Interrogé par Ouest-France, l’amiral français François Dupont estime que le film retrace au mieux la réaction des autorités russes de l'époque, alors que Vladimir Poutine venait de prendre la tête de l'Etat russe.

Le film Kursk (Koursk en français) vous semble réaliste ?

Réaliste et très juste. Dès la première minute, je me suis senti bien. Le film rend parfaitement compte de l’état d’esprit de l’équipage, des familles, de l’état-major et des liens entre eux.

À l’époque du naufrage, en 2000, vous étiez à l’état-major de la marine ?

Oui, et on a tous suivi cet accident et la façon dont on essayait de sortir les survivants.

Le scénario du film vous semble donc juste ?

Toutes les autres hypothèses ont été rapidement balayées par les Russes.

Il y a donc eu l’explosion d’une torpille dans le sous-marin ?

Oui. Soit à cause de l’obsolescence d’une torpille ancienne, soit à cause d’une torpille expérimentale. Mais le fait qu’il y ait une explosion avec les conséquences décrites dans le film, y compris un compartiment préservé, c’est réaliste.

On aurait pu sauver les rescapés ?

C’est toujours très compliqué. En particulier parce qu’un sous-marin est sous pression. Quand il est à 100 m de profondeur, comme le Koursk, ça représente 10 bars de pression. Si on veut sortir, il faut équilibrer l’intérieur et l’extérieur. Première solution : un sauvetage homme par homme. Mais chaque marin se retrouve avec des gaz dissous dans le sang qu’il va falloir éliminer petit à petit. Si c’est trop rapide, il meurt. Dans ce cas, il faut aussi que, dans le sous-marin, les hommes soient en pleine conscience et pas affolés…

Deuxième solution : le sauvetage collectif avec un petit sous-marin de secours. Cette fois, il faut que le bateau soit complètement à plat, ce qui semblait être quasiment le cas du Koursk, et que le format du sous-marin sauveteur soit en parfaite adéquation avec le sous-marin à sauver. Dans le film, on voit bien que des bulles s’échappent et que les Russes n’arrivent pas à faire la connexion.

Pourquoi la marine russe a tardé à accepter l’aide internationale ?

Sûrement par fierté. Quand ils l’ont enfin acceptée, quatre jours après le naufrage, c’était trop tard.

Poutine venait d’arriver au pouvoir. Ça a joué ?

Il était président depuis trois mois. Il n’a peut-être pas pris tout de suite toute la mesure de l’accident. Surtout, il y a eu cette fierté russe face aux Occidentaux. Tous les amiraux de cette époque avaient connu l’URSS. Ils avaient les réflexes de la Guerre froide.

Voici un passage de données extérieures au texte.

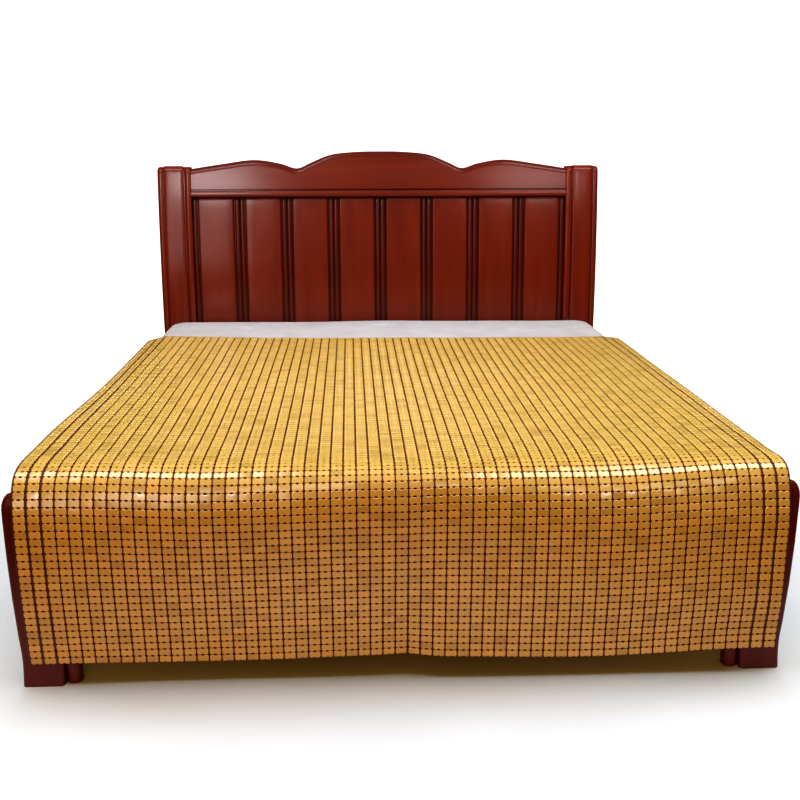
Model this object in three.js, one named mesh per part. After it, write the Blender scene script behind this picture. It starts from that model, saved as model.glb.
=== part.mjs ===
// A bamboo tile mat laid over a mattress and hanging down over the foot of a double bed.
// Millimetres, Z up. The foot end faces -Y, the headboard stands at +Y, the floor is Z = 0.
// All the tables below count Y from the face of the hanging mat.

import * as THREE from "three";

// Driving sizes of the mat
const TILE_COLUMNS = 60;
const COLUMN_PITCH = 30;
const TILE_ROWS = 112;
const ROW_PITCH = 18.6;
const EDGE_BAND = 7; // the wider outer gaps and the cord along each long side
const MAT_THICKNESS = 5.5;
const MAT_HALF = (TILE_COLUMNS * COLUMN_PITCH) / 2 + EDGE_BAND;
const MAT_LENGTH = TILE_ROWS * ROW_PITCH;

// Outer face of the mat from the hem up to the flat top. A row is one crosswise line, and its
// columns give [y, z] where that line crosses five lengthwise lines at the X of LINE_X.
const LINE_X = { edgeL: -850, left: -450, mid: 0, right: 450, edgeR: 850 };
const DROP = [
  { at: "hem", edgeL: [40, 60], left: [45, 55], mid: [28, 62], right: [23, 54], edgeR: [20, 68] },
  { at: "shin", edgeL: [31, 126], left: [39, 114], mid: [24, 112], right: [22, 100], edgeR: [20, 104] },
  { at: "low", edgeL: [18, 236], left: [21, 228], mid: [12, 227], right: [10, 210], edgeR: [7, 204] },
  { at: "half", edgeL: [12, 340], left: [5, 336], mid: [2, 336], right: [8, 316], edgeR: [8, 308] },
  { at: "high", edgeL: [12, 438], left: [-3, 438], mid: [-6, 438], right: [9, 415], edgeR: [8, 409] },
  { at: "turn 1", edgeL: [21, 485], left: [6, 489], mid: [-5, 490], right: [20, 470], edgeR: [19, 464] },
  { at: "turn 2", edgeL: [31, 508], left: [15, 508], mid: [2, 515], right: [32, 494], edgeR: [29, 494] },
  { at: "turn 3", edgeL: [47, 528], left: [33, 528], mid: [17, 532], right: [53, 515], edgeR: [47, 523] },
  { at: "turn 4", edgeL: [76, 542], left: [66, 543], mid: [42, 542], right: [92, 533], edgeR: [80, 537] },
  { at: "turn 5", edgeL: [124, 548], left: [116, 548], mid: [90, 546], right: [160, 541], edgeR: [135, 542] },
  { at: "top", edgeL: [220, 548], left: [220, 548], mid: [200, 547], right: [250, 544], edgeR: [230, 544] },
  { at: "flat", edgeL: [320, 548], left: [320, 548], mid: [300, 547], right: [350, 544], edgeR: [330, 544] },
];
// Y of the mat's rear edge on the same lengthwise lines: it lies a little askew
const REAR_EDGE = { edgeL: 1688, left: 1650, mid: 1616, right: 1622, edgeR: 1628 };

// The hanging part has one inward crease up its middle, wide on the left and short on the right.
// The last two columns are how sharply it fades across and up.
const CREASE = { depth: 19, reachLeft: 390, reachRight: 88, bottom: 55, height: 300, across: 1.4, up: 1.3 };
// The two long sides sink where the mat overhangs the mattress: how deep, from which Y and over
// what length the sinking sets in, and how wide a strip of the mat sinks
const SINK_WIDTH = 70;
const SINK = {
  left: { depth: 15, from: 200, over: 1000 },
  right: { depth: 8, from: 60, over: 130 },
};
// Low unevenness of the flat top: height, wave lengths along X and Y, and phases
const WAVES = [
  { height: 1.9, alongX: 1050, alongY: 1500, phaseX: 0.8, phaseY: 0.3 },
  { height: 1.2, alongX: 520, alongY: 760, phaseX: 2.1, phaseY: 1.4 },
];
const WAVES_FROM = 150;
const WAVES_OVER = 250;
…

La marine russe s’est-elle améliorée ?

Ce sont des secrets bien gardés. Mais en termes de performance, ils sont revenus à un bon niveau. Là, on était dans un creux de vague d’une dizaine d’années avant que Poutine décide de redonner à la marine son lustre et son efficacité.

A-t-on tiré des leçons de cet accident ?

Du côté occidental, la précaution de ne pas avoir ce type de torpille avec un combustible instable avait été prise depuis longtemps. Et nos coefficients de sécurité sont plus importants.

Et du côté russe ?

Sûrement. Pour les sous-marins et les bateaux en général mais aussi pour les moyens de sauvetage. Ils ont développé ou remis aux normes leurs moyens. Même un objet très performant comme un sous-marin ne peut pas être seul dans le désert.

La peur existe dans les sous-marins ?

Je n’ai jamais eu peur. Mais, quand on est en patrouille pendant 70 jours, on est toujours concentré. Il faut aussi de l’entraînement et que chacun possède le sens de la responsabilité. S’il y a un pépin à un moment c’est la réaction de chaque personne, sans avoir à demander une autorisation, qui peut sauver le bateau. C’est ce qui fait un des intérêts du métier de sous-marinier. En termes de technologie, c’est passionnant.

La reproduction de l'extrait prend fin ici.